Tesla lives or dies by their stock price and what people think of their grand vision of the future. Tesla’s stock price is based on the stories that Musk tells and not their dreadful income statement and balance sheet. So any fact-checking of Musk’s stories pose a grave danger to the entire operation collapsing.
And that’s what Musk really hates. Anyone who threatens to poke holes in the stories that he tells of the future. And it’s not that hard to poke holes. The numbers behind his car business don’t make sense. Tesla is at least a decade away from level 5 self driving. The promises of self-driving robo-taxis are absurd. The small glass solar roof tiles that look like shingles don’t exist. The semi-truck is never coming. And on and on it goes. One outlandish claim after another. But his stock price and capital raises are built on this shifting sand.

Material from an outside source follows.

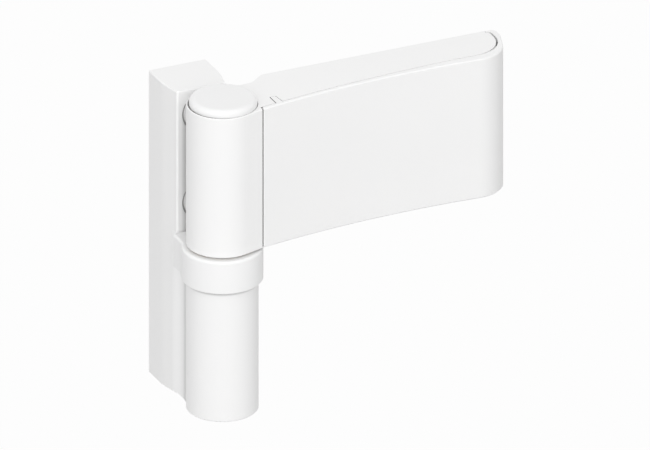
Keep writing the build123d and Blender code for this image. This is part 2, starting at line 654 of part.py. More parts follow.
def side_screw_ring():
    """The ring that keeps the side screw in its bore."""
    y, z = SIDE_SCREW_Y, LEAF_MIDDLE
    ring = along_x(SIDE_HEAD_RADIUS, y, z, SIDE_RING_START, SIDE_RING_START + SIDE_RING)
    return ring - along_x(SIDE_RING_HOLE, y, z, 0, FAR)


PIECES = [
    frame_body,
    block_plugs,
    collar,
    lower_bush,
    thrust_washer,
    lock_screw,
    bottom_cap,
    hinge_pin,
    bearing_ball,
    thrust_disc,
    height_screw,
    leaf_body,
    cover,
    upper_bush,
    top_cap,
    fixing_plate,
    clamp_screws,
    clamp_washers,
    side_screw,
    side_screw_ring,
]

os.makedirs("parts", exist_ok=True)
for piece in PIECES:
    export_step(Pos(0, -PIN_TO_FRAME, 0) * piece(), f"parts/{piece.__name__}.step")
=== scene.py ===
import json
import math

import bpy
from mathutils import Matrix, Vector


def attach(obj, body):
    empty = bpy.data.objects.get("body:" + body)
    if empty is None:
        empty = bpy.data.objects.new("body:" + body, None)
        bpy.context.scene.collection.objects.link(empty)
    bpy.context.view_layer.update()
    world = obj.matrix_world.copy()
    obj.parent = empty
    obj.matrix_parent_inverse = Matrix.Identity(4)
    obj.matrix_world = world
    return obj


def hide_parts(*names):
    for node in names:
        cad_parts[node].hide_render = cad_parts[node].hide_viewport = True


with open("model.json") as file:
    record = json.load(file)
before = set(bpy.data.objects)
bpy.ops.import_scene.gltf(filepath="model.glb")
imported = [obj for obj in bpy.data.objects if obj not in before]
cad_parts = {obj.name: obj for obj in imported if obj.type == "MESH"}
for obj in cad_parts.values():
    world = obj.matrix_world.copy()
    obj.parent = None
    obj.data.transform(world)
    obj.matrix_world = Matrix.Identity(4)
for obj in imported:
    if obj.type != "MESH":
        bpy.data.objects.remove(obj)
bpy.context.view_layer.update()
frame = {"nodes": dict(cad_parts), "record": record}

# The hinge's own frame, in millimetres: the block's back face is at Y 0, and the pin's axis stands
# 31.6 in front of it. Places beside the pin are given along the arm, back from the pin, and up.
MM = 0.001
PIN_Y = -31.6
LEAF_BOTTOM = 55
LEAF_TOP = 101.7
LEAF_MIDDLE = 78.35


# ---- Camera, at the photograph's angle, with no perspective ----

CAMERA_AZIMUTH = math.radians(-24.4)
CAMERA_ELEVATION = math.radians(25.53)
FRAME_WIDTH = 650
FRAME_HEIGHT = 450
PIXEL = MM / 3.30
CAP_PIXEL = (222.3, 103.8)


def direction(azimuth, elevation):
    """The way from the hinge towards a camera or a lamp, by its angles."""
    level = math.cos(elevation)
    return Vector((math.sin(azimuth) * level, -math.cos(azimuth) * level, math.sin(elevation)))


def place_camera():
    """The camera looks so that the middle of the upper barrel's top falls on its pixel of the frame."""
    right = Vector((math.cos(CAMERA_AZIMUTH), math.sin(CAMERA_AZIMUTH), 0))
    back = direction(CAMERA_AZIMUTH, CAMERA_ELEVATION)
    up = back.cross(right)
    aim = Vector((0, PIN_Y, LEAF_TOP)) * MM
    aim += right * (FRAME_WIDTH / 2 - CAP_PIXEL[0]) * PIXEL
    aim -= up * (FRAME_HEIGHT / 2 - CAP_PIXEL[1]) * PIXEL
    camera = bpy.data.objects.new("photo_camera", bpy.data.cameras.new("photo_camera"))
    bpy.context.scene.collection.objects.link(camera)
    camera.data.type = "ORTHO"
    camera.data.ortho_scale = FRAME_WIDTH * PIXEL
    camera.data.clip_end = 5
    axes = Matrix((right, up, back)).transposed().to_4x4()
    camera.matrix_world = Matrix.Translation(aim + back) @ axes
    bpy.context.scene.camera = camera


# ---- Selecting and shaping ----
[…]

But the problem for Tesla is that this “fact checking” has gone way beyond short sellers. Musk, via his lack of self-control, has managed to provoke quite an array of interested parties. Experts from all walks of life are now actively monitoring Musk to point out his inconsistencies or outright lies. Even if the short sellers moved on to another target, this new band of Tesla watchers isn’t going away.
In fact, the Tesla stock price breakout of this week had more to do with the pessimism of all the Tesla supporters and not the short sellers. Meaning that it has been the pessimism of Tesla supporters that has kept the stock price down in 2019. They were unwilling to put their money where their mouth is until this week.
Tesla will publish their 10-Q in a matter of days. And when it does this new group of Tesla fact-checkers will be all over it to shed some light on what drove this tiny profit. This is really what is driving Musk’s animosity towards the short sellers. Musk would rather that no one take a closer look at what he says or what Tesla reports. It threatens the narrative that Tesla so carefully plants in the press.
The short-sellers have been keeping their powder dry until they can sift through the 10-Q. But if I was long on Tesla, I’d seriously be thinking of getting out in this short period between the earnings release and 10-Q. There’s a high likelihood that this is as good as it gets for Tesla’s stock price for a very long time, perhaps ever.
Short sellers are convinced that Tesla is on the road to nowhere. Nothing has changed this week. Tesla longs on the other hand, haven’t been quite so positive that Tesla was on the right path. Hence, the year-to-date sagging in the stock price. Tesla longs have been looking for any sign that it was okay to believe in Musk’s grand vision. Because until this week, 2019 has been one bad news story after another.